Net profit in the fourth quarter jumped 57 per cent to €1.8 billion compared with the same period of 2010. Daimler reckons earnings before interest and taxation this year should be about the same as 2011’s €8.8 billion. Mercedes has said it will increase sales to 1.6 million by 2015, and will be the largest selling premium auto manufacturer by 2020, with press reports saying the target is 2.7 million.  It sold 1.38 million vehicles in 2011.

Daimler’s optimism caught Berenberg Bank analyst David Cramer by surprise.

“Daimler’s 2012 outlook underlines a degree of confidence that we believe will have taken much of the market by surprise, us included. Daimler expects to see a significant increase in unit sales this year with positive momentum at Cars, Trucks and Vans. What’s more EBIT (earnings before interest and tax) is expected to be “in the magnitude” of 2011. We were not expecting management to provide so clear an indication on profitability for this year,” Cramer said.

Commerzbank analyst Daniel Schwarz had expected 2012 earnings to fall 8.1 per cent. Schwarz also pointed to Mercedes’ vans, led by Wolfgang Bernhard, and its 9.4 per cent profit margin.

“If you make Vans a 9.4 per cent margin business, imagine what the potential of the luxury car business could be,” Schwarz said.

Schwarz believed there was big scope for Mercedes Cars to cut costs and raise margins.

Price premium
“Customers are paying a 4.4 per cent price premium for an E-class compared  to a BMW 5-Series and 5.2 per cent relative to an Audi A6. The S-class premium is some 6.9 per cent relative to the 7-series and 12.3 per cent relative to an A8. Mercedes is in higher segments too: the average Mercedes Car Group model, including the Smart, generates revenues of some €42,000, the average BMW €38,000 and the average Audi €27,000,” Schwarz said.

Despite this BMW and Audi had generated higher margins for four quarters in a row.

“Adding the margin gap to Mercedes price premium we conclude that Mercedes loses some eight percentage points of its revenues on the cost side. If Mercedes would be as efficient as BMW and Audi on the cost side, EBIT margins would be 16 per cent?” Schwarz said.

Schwarz believed that foreign exchange hedging was a small part of the gap, while its product life cycle was a little less favourable.

“The biggest gap is in purchasing cost,” he said.

BMW and Audi have a head start on a modular strategy. Mercedes’ ramp up of a modular strategy will slowly close the gap with BMW and Audi, Schwarz said.

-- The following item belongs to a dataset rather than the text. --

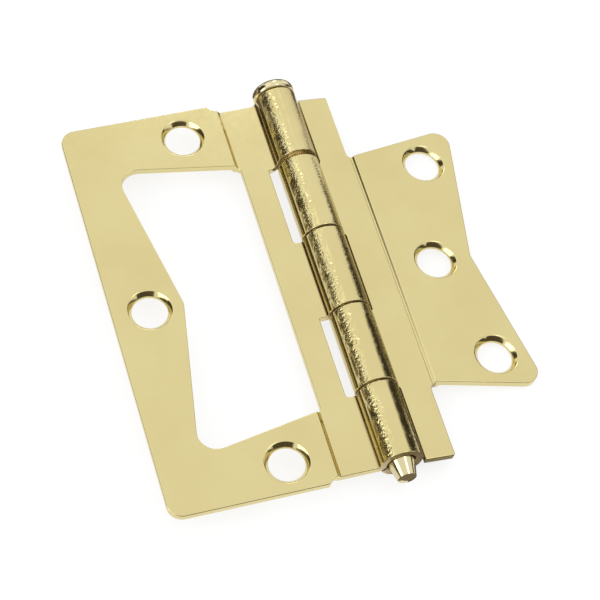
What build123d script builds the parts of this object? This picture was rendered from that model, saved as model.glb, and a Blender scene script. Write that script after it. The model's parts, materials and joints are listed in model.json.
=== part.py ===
from build123d import *
import os
from math import atan2, cos, degrees, radians, sin, sqrt, tan

os.makedirs("parts", exist_ok=True)

# Sizes are in millimetres and angles in degrees.
# A reach is measured across a leaf from the axis of the pin, a half length along the pin from mid-length.

# Sheet and rolled barrel, the same on both leaves
sheet = 1.55
barrel_radius = 4.25
strip_gap = 0.15
bend_radius = 0.6
seam_angle = 25.0
joggle_inner_round = 0.4
joggle_outer_round = 0.5
rest_droop = 7.29

# Pin
pin_clearance = 0.07
head_radius = 4.33
head_height = 2.1
head_top_round = 1.1
head_under_round = 0.6
head_crown = 0.3
head_standoff = 0.35
tip_length = 3.3
tip_taper = 12.8
tip_round = 0.15
tip_crown = 0.12

# Knuckles, with the head end's one walked toward the head as it was rolled
middle_knuckle_half = 8.9
end_knuckle_start = 27.1
strip_half = 43.1
knuckle_joint = 0.45
head_knuckle_walk = 0.7
walk_start_reach = 5.4
walk_end_reach = 3.8
walk_round = 1.0
mouth_chamfer = 0.35

# Outer leaf
outer_reach = 45.5
outer_length = 88.9
outer_corner = 3.0
outer_joggle_foot = 12.0
outer_joggle_top = 12.7
outer_notch_reach = 6.1
notch_corner = 0.7
notch_head_corner = 0.15
relief_reach = 12.3
relief_radius = 2.6
window_near_reach = 11.6
window_near_half = 28.87
window_far_reach = 37.0
window_far_half = 33.26
window_vee_reach = 31.08
window_near_corner = 1.0
window_far_corner = 3.7
vee_corner = 2.0

# Inner leaf
inner_joggle_foot = 11.85
inner_joggle_top = 12.35
inner_notch_reach = 5.0
inner_strip_reach = 11.1
inner_strip_corner = 0.4
inner_armpit = 1.2
inner_near_half = 27.08
inner_far_reach = 34.4
inner_far_half = 31.37
inner_vee_reach = 28.92
inner_corner = 3.0

# Countersunk screw holes
hole_radius = 3.55
countersink_radius = 4.42
countersink_angle = 82.0
outer_corner_hole_reach = 21.2
outer_corner_hole_half = 38.1
outer_middle_hole_reach = 37.9
inner_corner_hole_reach = 26.4
inner_corner_hole_half = 23.35
inner_middle_hole_reach = 21.3

bore_radius = barrel_radius - sheet
strip_front = -strip_gap / 2
strip_back = strip_front - sheet
overcut = barrel_radius + 2

# The origin is midway between the outer leaf's corner screws, on the back of its plate
pin_point = (outer_corner_hole_reach, 0, sheet / 2)
droop_cos = cos(radians(rest_droop))
droop_sin = sin(radians(rest_droop))
outer_outward = (-1, 0, 0)
inner_outward = (droop_cos, 0, -droop_sin)
inner_normal = (droop_sin, 0, droop_cos)


# Sheet seen from its end: knuckle curled over the front, reverse bend, strip, joggle and plate
def leaf_section(joggle_foot, joggle_top, reach):
    bend_height = strip_front + bend_radius
    bend_reach = sqrt((barrel_radius + bend_radius) ** 2 - bend_height**2)
    bend_angle = degrees(atan2(bend_height, bend_reach))
    curl = 360 - seam_angle - bend_angle
    tail = (cos(radians(seam_angle)), -sin(radians(seam_angle)))
    rise = sheet / 2 - strip_front
    back_shift = sheet * tan(atan2(rise, joggle_top - joggle_foot) / 2)
    with BuildSketch() as section:
        with BuildLine():
            CenterArc((0, 0), barrel_radius, bend_angle, curl)
            CenterArc((0, 0), bore_radius, bend_angle, curl)
            Line(
                (barrel_radius * tail[0], barrel_radius * tail[1]),
                (bore_radius * tail[0], bore_radius * tail[1]),
            )
            bend_centre = (bend_reach, bend_height)
            CenterArc(bend_centre, bend_radius, 180 + bend_angle, 90 - bend_angle)
            CenterArc(bend_centre, bend_radius + sheet, 180 + bend_angle, 90 - bend_angle)
            FilletPolyline(
                (bend_reach, strip_front),
                (joggle_foot, strip_front),
                (joggle_top, sheet / 2),
                (reach, sheet / 2),
                radius=[joggle_inner_round, joggle_outer_round],
            )
            Line((reach, sheet / 2), (reach, -sheet / 2))
            FilletPolyline(
                (reach, -sheet / 2),
                (joggle_top + back_shift, -sheet / 2),
                (joggle_foot + back_shift, strip_back),
                (bend_reach, strip_back),
                radius=[joggle_inner_round, joggle_outer_round],
            )
        make_face()
    return section.sketch


# Outer leaf: the window lets the folded inner leaf sink level with the plate
with BuildSketch() as window:
    with BuildLine():
        FilletPolyline(
            (window_near_reach, window_near_half),
            (window_far_reach, window_far_half),
            (window_vee_reach, 0),
            (window_far_reach, -window_far_half),
            (window_near_reach, -window_near_half),
            radius=[
                window_near_corner,
                window_far_corner,
                vee_corner,
                window_far_corner,
                window_near_corner,
            ],
            close=True,
        )
    make_face()

# Outer leaf's notch for a knuckle of the inner leaf, rounded at its tip end
with BuildSketch() as outer_notch:
    with BuildLine():
        notch_length = end_knuckle_start - middle_knuckle_half
        FilletPolyline(
            (-overcut, 0),
            (outer_notch_reach, 0),
            (outer_notch_reach, notch_length),
            (-overcut, notch_length),
            radius=[0, notch_corner, notch_head_corner, 0],
            close=True,
        )
    make_face()

# Sliver that the head end's knuckle gained at one end and lost at the other as it walked
with BuildSketch() as walk:
    with BuildLine():
        FilletPolyline(
            (outer_notch_reach, 0),
            (walk_start_reach, 0),
            (walk_end_reach, head_knuckle_walk),
            (-overcut, head_knuckle_walk),
            (-overcut, 0),
            radius=[0, walk_round, walk_round, 0, 0],
            close=True,
        )
    make_face()

# Outer leaf's outline, x across the leaf and y along the pin toward the head
with BuildSketch() as outer_outline:
    with Locations(((outer_reach - overcut) / 2, 0)):
        Rectangle(outer_reach + overcut, outer_length)
    fillet(outer_outline.vertices().sort_by(Axis.X)[-2:], outer_corner)
    relief_run = relief_reach + overcut
    relief_shift = relief_reach - relief_run / 2
    with Locations((relief_shift, strip_half + relief_radius), (relief_shift, -strip_half - relief_radius)):
        SlotCenterToCenter(relief_run, 2 * relief_radius, mode=Mode.SUBTRACT)
    with Locations((0, middle_knuckle_half), (0, -end_knuckle_start)):
        add(outer_notch.sketch, mode=Mode.SUBTRACT)
    add(window.sketch, mode=Mode.SUBTRACT)
    with Locations((0, strip_half)):
        add(walk.sketch)
    with Locations((0, end_knuckle_start)):
        add(walk.sketch, mode=Mode.SUBTRACT)

with BuildPart() as outer_leaf:
    with BuildSketch(Plane(pin_point, x_dir=outer_outward, z_dir=(0, 1, 0))):
        add(leaf_section(outer_joggle_foot, outer_joggle_top, outer_reach))
    extrude(amount=outer_length / 2, both=True)
    with BuildSketch(Plane(pin_point, x_dir=outer_outward, z_dir=(0, 0, -1))):
        add(outer_outline.sketch)
    extrude(amount=overcut, both=True, mode=Mode.INTERSECT)
    outer_front = Plane(pin_point, x_dir=outer_outward, z_dir=(0, 0, 1)).offset(sheet / 2)
    with Locations(outer_front):
        with Locations(
            (outer_corner_hole_reach, outer_corner_hole_half),
            (outer_corner_hole_reach, -outer_corner_hole_half),
            (outer_middle_hole_reach, 0),
        ):
            CounterSinkHole(hole_radius, countersink_radius, counter_sink_angle=countersink_angle)
    head_mouth = Plane((pin_point[0], strip_half + head_knuckle_walk, pin_point[2]), z_dir=(0, -1, 0))
    tip_mouth = Plane((pin_point[0], -strip_half, pin_point[2]), z_dir=(0, 1, 0))
    with Locations(head_mouth, tip_mouth):
        Cone(
            bore_radius + mouth_chamfer,
            bore_radius,
            mouth_chamfer,
            align=(Align.CENTER, Align.CENTER, Align.MIN),
            mode=Mode.SUBTRACT,
        )

# Inner leaf's outline, x across the leaf and y along the pin toward the head
with BuildSketch() as inner_outline:
    with BuildLine():
        FilletPolyline(
            (-overcut, strip_half),
            (inner_strip_reach, strip_half),
            (inner_strip_reach, inner_near_half),
            (inner_far_reach, inner_far_half),
            (inner_vee_reach, 0),
            (inner_far_reach, -inner_far_half),
            (inner_strip_reach, -inner_near_half),
            (inner_strip_reach, -strip_half),
            (-overcut, -strip_half),
            radius=[
                0,
                inner_strip_corner,
                inner_armpit,
                inner_corner,
                vee_corner,
                inner_corner,
                inner_armpit,
                inner_strip_corner,
                0,
            ],
            close=True,
        )
    make_face()
    notch_run = inner_notch_reach + overcut
    notch_shift = inner_notch_reach - notch_run / 2
    knuckle_near = middle_knuckle_half + knuckle_joint
    knuckle_far = end_knuckle_start - knuckle_joint
    end_run = strip_half + 2 * notch_corner - knuckle_far
    end_middle = knuckle_far + end_run / 2
    with Locations((notch_shift, 0)):
        RectangleRounded(notch_run, 2 * knuckle_near, notch_corner, mode=Mode.SUBTRACT)
    with Locations((notch_shift, end_middle), (notch_shift, -end_middle)):
        RectangleRounded(notch_run, end_run, notch_corner, mode=Mode.SUBTRACT)

with BuildPart() as inner_leaf:
    with BuildSketch(Plane(pin_point, x_dir=inner_outward, z_dir=(0, -1, 0))):
        add(leaf_section(inner_joggle_foot, inner_joggle_top, inner_far_reach))
    extrude(amount=strip_half, both=True)
    inner_middle = Plane(pin_point, x_dir=inner_outward, z_dir=inner_normal)
    with BuildSketch(inner_middle):
        add(inner_outline.sketch)
    extrude(amount=overcut, both=True, mode=Mode.INTERSECT)
    with Locations(inner_middle.offset(sheet / 2)):
        with Locations(
            (inner_corner_hole_reach, inner_corner_hole_half),
            (inner_corner_hole_reach, -inner_corner_hole_half),
            (inner_middle_hole_reach, 0),
        ):
            CounterSinkHole(hole_radius, countersink_radius, counter_sink_angle=countersink_angle)

# Pin: button head over the walked knuckle, shank in the bore, tapered tip out of the other end
with BuildPart() as hinge_pin:
    pin_radius = bore_radius - pin_clearance
    head_under = strip_half + head_knuckle_walk + head_standoff
    head_top = head_under + head_height
    taper_start = -strip_half
    tip_end = taper_start - tip_length
    tip_radius = pin_radius - tip_length * tan(radians(tip_taper))
    with BuildSketch(Plane(pin_point)) as pin_profile:
        with BuildLine():
            tip_face = ThreePointArc(
                (-tip_radius, tip_end),
                (0, tip_end - tip_crown),
                (tip_radius, tip_end),
            )
            Polyline(
                tip_face @ 1,
                (pin_radius, taper_start),
                (pin_radius, head_under),
                (head_radius, head_under),
                (head_radius, head_top),
            )
            head_face = ThreePointArc(
                (head_radius, head_top),
                (0, head_top + head_crown),
                (-head_radius, head_top),
            )
            Polyline(
                head_face @ 1,
                (-head_radius, head_under),
                (-pin_radius, head_under),
                (-pin_radius, taper_start),
                tip_face @ 0,
            )
        make_face()
        corners = pin_profile.vertices()
        fillet(corners.filter_by_position(Axis.Y, head_top - 0.01, head_top + 0.01), head_top_round)
        fillet(corners.filter_by_position(Axis.Y, tip_end - 0.01, tip_end + 0.01), tip_round)
        under = pin_profile.vertices().filter_by_position(Axis.Y, head_under - 0.01, head_under + 0.01)
        fillet(under.filter_by(lambda v: abs(v.X) > pin_radius + 0.01), head_under_round)
        split(bisect_by=Plane.YZ, keep=Keep.TOP)
    revolve(axis=Axis(pin_point, (0, 1, 0)))

outer_leaf.part.label = "outer_leaf"
inner_leaf.part.label = "inner_leaf"
hinge_pin.part.label = "hinge_pin"

export_step(outer_leaf.part, "parts/outer_leaf.step")
export_step(inner_leaf.part, "parts/inner_leaf.step")
export_step(hinge_pin.part, "parts/hinge_pin.step")
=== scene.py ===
import json
import math
import bmesh
import bpy
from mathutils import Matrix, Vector


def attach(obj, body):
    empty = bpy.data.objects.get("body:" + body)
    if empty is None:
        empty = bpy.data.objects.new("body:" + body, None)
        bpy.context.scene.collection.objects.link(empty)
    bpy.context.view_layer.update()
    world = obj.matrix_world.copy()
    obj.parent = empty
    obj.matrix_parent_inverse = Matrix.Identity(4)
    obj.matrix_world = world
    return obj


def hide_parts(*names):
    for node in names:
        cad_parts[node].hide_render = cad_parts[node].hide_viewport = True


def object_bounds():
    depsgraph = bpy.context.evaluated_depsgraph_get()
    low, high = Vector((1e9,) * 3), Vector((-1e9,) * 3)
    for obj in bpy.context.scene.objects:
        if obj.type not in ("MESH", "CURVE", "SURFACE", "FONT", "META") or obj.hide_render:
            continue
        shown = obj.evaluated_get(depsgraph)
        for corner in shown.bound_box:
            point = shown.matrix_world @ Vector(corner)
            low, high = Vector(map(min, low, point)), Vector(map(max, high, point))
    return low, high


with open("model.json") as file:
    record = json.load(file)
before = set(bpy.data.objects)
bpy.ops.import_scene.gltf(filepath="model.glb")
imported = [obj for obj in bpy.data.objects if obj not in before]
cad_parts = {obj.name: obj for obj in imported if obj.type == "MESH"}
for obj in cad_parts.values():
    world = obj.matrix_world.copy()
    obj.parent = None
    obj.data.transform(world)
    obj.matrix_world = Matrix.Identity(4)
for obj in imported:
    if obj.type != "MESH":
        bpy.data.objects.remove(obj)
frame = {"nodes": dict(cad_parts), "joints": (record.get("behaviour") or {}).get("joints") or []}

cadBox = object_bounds()
pinPlace = next(j for j in frame["joints"] if j["name"] == "leaf_swing")["pos_m"]
print("frame loaded")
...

Max Warburton, analyst with Bernstein Research, believed that Daimler was making the right noises to convince investors that it was on the right track, but didn’t believe it was going to narrow the margin gap with BMW any time soon.

Going to take some time
“With inferior labour productivity, a narrower model range and arguably some brand and customer demographic issues, an improvement at Mercedes is going to take some time,” Warburton said.

Deutsche Bank analyst Jochen Gehrke pointed to the dangers involved in Mercedes’ ambitious long-term plans.

Gehrke said such a pace of growth for Mercedes was unprecedented, and although emerging market demand would be strong, it was unlikely to yield a 1.4 million increase. He pointed to expansion plans, probably with new factories in Alabama, Hungary, Mexico and China.

“Such an expansion plan is obviously risky, especially as Mercedes’ current profitability has to be seen in the light of its global price lead, which is weighed down by dramatically lower productivity levels than its two key competitors, Audi and BMW,” Gehrke said.